## Collected material
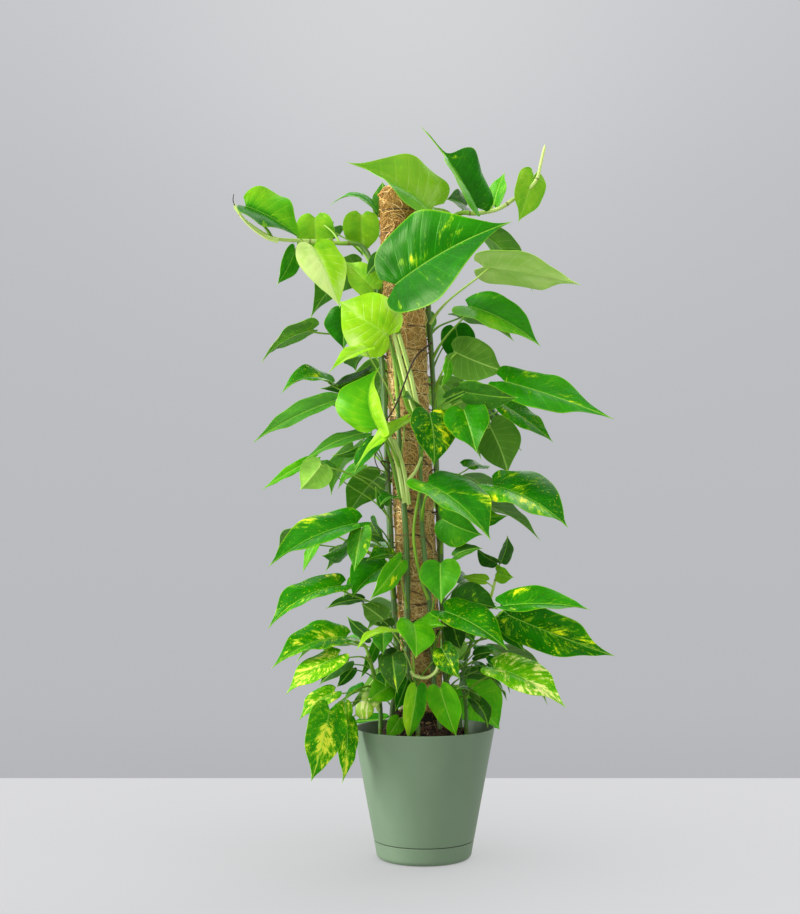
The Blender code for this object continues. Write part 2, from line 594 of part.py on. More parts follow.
def make_soil(finish, routes):
    """Soil that fills the pot up to a mound, with plain holes for the pole and every stem."""
    taper = (RIM_RADIUS - SEAM_RADIUS) / (POT_HEIGHT - SEAM_HEIGHT)
    edge = SEAM_RADIUS + taper * (SOIL_EDGE_HEIGHT - SEAM_HEIGHT) - WALL - SOIL_GAP - 0.6
    low = WALL + GAP + WALL + GAP
    profile = [(0.0, low), (NEST_RADIUS - 11.0, low), (NEST_RADIUS - 6.0, SEAM_HEIGHT)]
    profile.append((edge, SOIL_EDGE_HEIGHT))
    rings = (0.86, 0.7, 0.55, 0.4)
    profile += [(edge * share, SOIL_MOUND_HEIGHT) for share in rings] + [(0.0, SOIL_MOUND_HEIGHT)]
    corners, faces = turned_mesh(profile, ROUND_SIDES // 2)
    for corner in corners:
        if corner.z >= SOIL_EDGE_HEIGHT:
            corner.z = soil_height(corner.x, corner.y)
    soil = solid("soil", corners, faces, finish)
    sleeve = POLE_RADIUS + HOLE_CLEARANCE
    hole = [pole_centre(POLE_FOOT[2] - GAP), pole_centre(SOIL_MOUND_HEIGHT + 30)]
    cutters = [solid("hole", *tube_mesh(hole, [sleeve] * 2, POLE_SIDES), finish)]
    for name, route in routes.items():
        ends = [route[0] - Vector((0, 0, GAP)), route[1] + Vector((0, 0, 12))]
        radius = VINES[name].radius + HOLE_CLEARANCE
        cutters.append(solid("hole", *tube_mesh(ends, [radius] * 2, STEM_SIDES + 3), finish))
    combine(soil, "DIFFERENCE", cutters, "EXACT")
    return soil


def make_pole(finish):
    """Coir pole: lumpy fibre drawn in where thin cord binds it, plain inside the soil, rounded at the top."""
    foot, top = Vector(POLE_FOOT), Vector(POLE_TOP)
    points, radii = [], []
    plain_top = SOIL_MOUND_HEIGHT + 4
    heights = [foot.z, plain_top]
    step = (top.z - 8 - plain_top) / POLE_RINGS
    heights += [plain_top + step * (k + 1) for k in range(POLE_RINGS)]
    for height in heights:
        points.append(pole_centre(height))
        radii.append(POLE_RADIUS)
    points += [pole_centre(top.z - 3), pole_centre(top.z)]
    radii += [POLE_RADIUS - 3, POLE_RADIUS - 10]
    corners, faces = tube_mesh(points, radii, POLE_SIDES)
    for index, corner in enumerate(corners):
        ring = index // POLE_SIDES
        if 2 <= ring < len(heights):
            centre = points[ring]
            bump = noise.noise(Vector((corner.x * 0.06, corner.y * 0.06, corner.z * 0.035)))
            bound = 0.5 + 0.5 * math.cos(math.tau * corner.z / BINDING_PITCH)
            shift = POLE_LUMP * (bump - 0.45) - 0.5 * bound
            corner += (corner - centre).normalized() * shift
    return solid("coir_pole", corners, faces, finish)


def leaf_solids(item, route, finish):
    """The blade and the stalk of one leaf, as two closed helpers."""
    blade = solid("blade", *blade_mesh(item), finish)
    stalk = petiole_route(item, route)
    petiole = solid("petiole", *tube_mesh(stalk, petiole_radii(item, len(stalk) - 1), 3), finish)
    return blade, petiole


def make_vine(name, items, route, finish):
    """One leafy stem: the stem with all its leaves fused to it."""
    radius = VINES[name].radius
    ends = len(route) - 1
    radii = [radius * (1.0 - 0.45 * max(k / ends - 0.6, 0.0) / 0.4) for k in range(ends + 1)]
    stem = solid(name, *tube_mesh(route, radii, STEM_SIDES), finish)
    helpers = []
    for item in items:
        helpers += leaf_solids(item, route, finish)
    combine(stem, "UNION", helpers, "MANIFOLD")
    return stem


def tree_of(corners, faces):
    return BVHTree.FromPolygons(corners, faces)


def leaf_trees(item, route):
    """Search trees of a leaf's blade and stalk, the stalk without its ends."""
    stalk = petiole_route(item, route)
    radii = petiole_radii(item, len(stalk) - 1)
    free = [stalk[0].lerp(stalk[1], 0.5)] + stalk[1:-1] + [stalk[-1].lerp(stalk[-2], 0.45)]
    return tree_of(*blade_mesh(item)), tree_of(*tube_mesh(free, [r + 1.0 for r in radii], 5))


def drawn_leaf(stem, height, azimuth, reach, rng):
    """A leaf on the far side: its stalk rises outwards, and its blade hangs out and down."""
    out = Vector((math.cos(azimuth), math.sin(azimuth), 0))
    lift = rng.uniform(24, 66)
    base = pole_centre(height) + out * (CLIMB_RADIUS + reach) + Vector((0, 0, lift))
    length = rng.uniform(74, 128)
    swing = azimuth + rng.uniform(-0.5, 0.5)
    dip = rng.uniform(0.25, 0.95)
    way = Vector((math.cos(swing) * math.cos(dip), math.sin(swing) * math.cos(dip), -math.sin(dip)))
    tip = base + way * length
    face = out * 0.7 + Vector((rng.uniform(-0.25, 0.25), rng.uniform(-0.25, 0.25), 0.8))
    width = length * rng.uniform(0.62, 0.78)
    droop = rng.uniform(0.07, 0.13)
    sweep = rng.uniform(-0.06, 0.06)
    return Leaf(stem, height, base, tip, width, face, droop, 16, sweep, 0.3, 0.05)


def back_leaves(routes):
    """Leaves of the far side, each drawn again until it is clear of the leaves before it."""
    rng = random.Random(BACK_SEED)
    placed = [tree for item in LEAVES for tree in leaf_trees(item, routes[item.vine])]
    stems = {}
    for name, route in routes.items():
        stems[name] = tree_of(*tube_mesh(route, [STEM_RADIUS + 1] * len(route), 6))
    made = []
    for index in range(BACK_LEAVES + LOW_BACK_LEAVES):
        for _ in range(60):
            if index < BACK_LEAVES:
                stem = BACK_STEMS[(index * 3 + index // 4) % len(BACK_STEMS)]
                share = index / (BACK_LEAVES - 1)
                height = BACK_LOWEST + (BACK_HIGHEST - BACK_LOWEST) * share + rng.uniform(-12, 12)
                azimuth = math.radians(VINES[stem].angle + rng.uniform(-34, 34))
                reach = rng.uniform(26, 96)
            else:
                stem = "vine_12"
                height = rng.uniform(212, 262)
                azimuth = math.radians(rng.uniform(10, 170))
                reach = rng.uniform(44, 92)
            item = drawn_leaf(stem, height, azimuth, reach, rng)
            blade, stalk = leaf_trees(item, routes[stem])
            others = [tree for name, tree in stems.items() if name != stem]
            touches_blade = any(blade.overlap(other) for other in placed + list(stems.values()))
            touches_stalk = any(stalk.overlap(other) for other in placed + others)
            low_point = item.tip.z < POT_HEIGHT + 12
            if not (touches_blade or touches_stalk or low_point):
                made.append(item)
                placed += [blade, stalk]
                break
    return made


def main():
    for old in list(bpy.data.objects):
        bpy.data.objects.remove(old)
    plastic = material("sage_plastic", (0.235, 0.345, 0.225), 0.55)
    earth = material("dark_soil", (0.035, 0.020, 0.012), 0.95)
    coir = material("coir_fibre", (0.270, 0.140, 0.055), 0.95)
    green = material("pothos_green", (0.060, 0.260, 0.020), 0.35)
    routes = {name: stem_route(vine) for name, vine in VINES.items()}
    items = LEAVES + back_leaves(routes)
    make_saucer(plastic)
    make_pot(plastic)
    make_soil(earth, routes)
    make_pole(coir)
    for name, route in routes.items():
        make_vine(name, [item for item in items if item.vine == name], route, green)


main()
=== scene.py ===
"""Looks of a golden pothos on a coir pole, in a sage-green plastic pot with a flush saucer.

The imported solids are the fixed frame. Tables and constants are in millimetres, as in the source of the
solids, and MM turns them into metres. Each leafy stem is made again from the same table of leaves with
finer blades, stalks, nodes and aerial roots. The pole gets loose fibres and cord, the soil gets clods
and chips, and the pot and the saucer get smooth walls.
"""

import math
import random
from collections import namedtuple

import bmesh
import bpy
from mathutils import Euler, Matrix, Vector, noise
from mathutils.bvhtree import BVHTree

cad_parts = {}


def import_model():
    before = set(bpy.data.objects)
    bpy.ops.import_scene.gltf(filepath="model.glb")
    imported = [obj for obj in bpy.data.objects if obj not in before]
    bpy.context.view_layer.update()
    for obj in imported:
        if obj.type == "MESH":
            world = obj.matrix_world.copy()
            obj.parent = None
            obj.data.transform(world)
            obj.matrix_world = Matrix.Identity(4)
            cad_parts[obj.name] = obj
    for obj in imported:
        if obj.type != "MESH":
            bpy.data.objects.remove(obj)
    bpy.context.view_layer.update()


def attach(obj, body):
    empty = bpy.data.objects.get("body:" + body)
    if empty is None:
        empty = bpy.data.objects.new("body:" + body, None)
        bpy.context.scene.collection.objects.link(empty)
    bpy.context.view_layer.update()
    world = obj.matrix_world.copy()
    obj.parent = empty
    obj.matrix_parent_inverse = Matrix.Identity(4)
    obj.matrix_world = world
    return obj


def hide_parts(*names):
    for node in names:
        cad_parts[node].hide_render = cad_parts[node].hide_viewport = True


MM = 0.001
UP = Vector((0, 0, 1))

# Viewer of the front view, in millimetres, and the photograph's frame in pixels
EYE_DISTANCE = 2000.0
EYE_HEIGHT = 442.0
FRAME_WIDTH = 800
FRAME_HEIGHT = 914
FOCAL_PIXELS = 1486.0
AXIS_COLUMN = 424.0
HORIZON_ROW = 528.4
SENSOR = 36.0

# Pot and saucer
POT_HEIGHT = 175.0
RIM_RADIUS = 95.0
WALL = 3.0
SEAM_HEIGHT = 25.0
SEAM_GAP = 0.9
SEAM_RADIUS = 67.4
POT_TAPER = (RIM_RADIUS - SEAM_RADIUS) / (POT_HEIGHT - SEAM_HEIGHT)
NEST_RADIUS = 61.5
NEST_TAPER = 1.5
POT_FOOT_ROUND = 6.0
POT_FOOT_RISE = 4.0
POT_CORNER = (5.0, 8.0)
POT_SHOULDER = 0.4
POT_ROUND = 1.3
SEAM_EASE = 0.3
SEAM_BEVEL = 1.2
SAUCER_FOOT_RADIUS = 57.0
SAUCER_EDGE_RADIUS = 8.0
SAUCER_EDGE_SHARE = 0.92
SAUCER_EDGE_STEPS = 12
SAUCER_WALL = 2.6
SAUCER_CORNER = (0.6, 4.0)
SAUCER_INSET = 0.2
SAUCER_ROUND = 0.7
GAP = 0.3
DRAIN_HOLE_RADIUS = 4.5
DRAIN_HOLE_CIRCLE = 36.0
DRAIN_HOLES = 5
DRILL_SPARE = 2
TURNED_SIDES = 180

# Soil, mounded round the pole
SOIL_EDGE_HEIGHT = 142.0
SOIL_MOUND_HEIGHT = 196.0
SOIL_GAP = 0.5
SOIL_RADIUS = SEAM_RADIUS + POT_TAPER * (SOIL_EDGE_HEIGHT - SEAM_HEIGHT) - WALL - SOIL_GAP
MOUND_INNER = 26.0
CLOD_HEIGHT = 2.2
LUMP_HEIGHT = 2.6
CRUMB_HEIGHT = 1.3
SOIL_FOOT_INSETS = (11.0, 6.0)
SOIL_SHOULDER = 6
LITTER_SEED = 41
SOIL_CHIPS = 1500
CHIP_SIZES = (0.9, 2.6)
BIG_CHIP_SHARE = 0.08
SOIL_THREADS = 420
THREAD_BENDS = (-1.5, 1.5)
THREAD_LENGTHS = (5, 22)
THREAD_RADII = (0.35, 0.38, 0.34, 0.28, 0.15)

# Coir pole, leaning a little to the left as it rises
POLE_RADIUS = 27.0
POLE_FOOT = (6.5, 0.0, 34.0)
POLE_TOP = (-34.0, 0.0, 902.0)
POLE_LUMP = 1.3
POLE_MATTING = 0.5
BINDING_DENT = 0.8
BINDING_PITCH = 31.0
CORD_RADIUS = 0.7
CORD_SEED = 19
CORD_TILT = 2.5
COIR_SEED = 7
COIR_STRANDS = 4200
FIBRE_SLANT = 0.75
FIBRE_CURL = 2.6
FIBRE_LENGTHS = (12, 42)
FIBRE_LIFTS = (0.1, 1.0)
STRAY_SHARE = 0.09
STRAY_LIFTS = (1.0, 4.0)
FIBRE_RADII = (0.28, 0.62)
FIBRE_THINNING = (0.6, 1.0, 1.0, 0.9, 0.7, 0.3)
TOP_ROUND = 14.0
TOP_ROUND_DEPTH = 12.0
# Painted light on the lower pole, where the leaves shade it: coir and fibres lighten from 860 mm down to 640
# mm.
COIR_PAINTED_LIGHT_HEIGHTS = (860.0, 640.0)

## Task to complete
Give back the listing exactly, please, from its first line to the line containing "return soil", inclusive, and nothing past that line.

## Reply
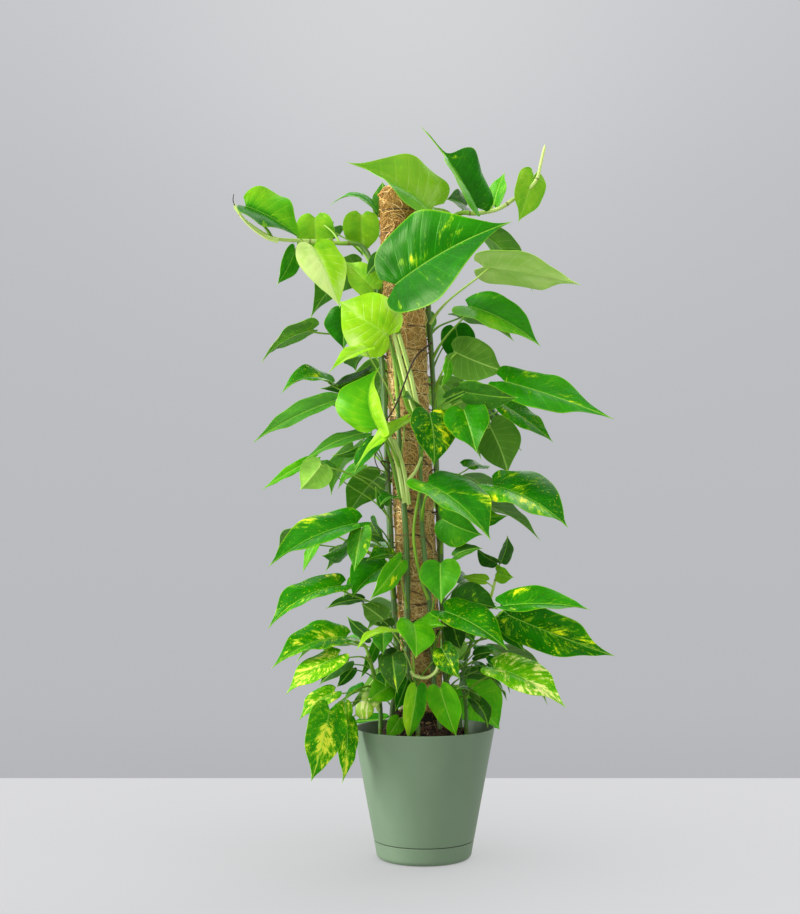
The Blender code for this object continues. Write part 2, from line 594 of part.py on. More parts follow.
def make_soil(finish, routes):
    """Soil that fills the pot up to a mound, with plain holes for the pole and every stem."""
    taper = (RIM_RADIUS - SEAM_RADIUS) / (POT_HEIGHT - SEAM_HEIGHT)
    edge = SEAM_RADIUS + taper * (SOIL_EDGE_HEIGHT - SEAM_HEIGHT) - WALL - SOIL_GAP - 0.6
    low = WALL + GAP + WALL + GAP
    profile = [(0.0, low), (NEST_RADIUS - 11.0, low), (NEST_RADIUS - 6.0, SEAM_HEIGHT)]
    profile.append((edge, SOIL_EDGE_HEIGHT))
    rings = (0.86, 0.7, 0.55, 0.4)
    profile += [(edge * share, SOIL_MOUND_HEIGHT) for share in rings] + [(0.0, SOIL_MOUND_HEIGHT)]
    corners, faces = turned_mesh(profile, ROUND_SIDES // 2)
    for corner in corners:
        if corner.z >= SOIL_EDGE_HEIGHT:
            corner.z = soil_height(corner.x, corner.y)
    soil = solid("soil", corners, faces, finish)
    sleeve = POLE_RADIUS + HOLE_CLEARANCE
    hole = [pole_centre(POLE_FOOT[2] - GAP), pole_centre(SOIL_MOUND_HEIGHT + 30)]
    cutters = [solid("hole", *tube_mesh(hole, [sleeve] * 2, POLE_SIDES), finish)]
    for name, route in routes.items():
        ends = [route[0] - Vector((0, 0, GAP)), route[1] + Vector((0, 0, 12))]
        radius = VINES[name].radius + HOLE_CLEARANCE
        cutters.append(solid("hole", *tube_mesh(ends, [radius] * 2, STEM_SIDES + 3), finish))
    combine(soil, "DIFFERENCE", cutters, "EXACT")
    return soil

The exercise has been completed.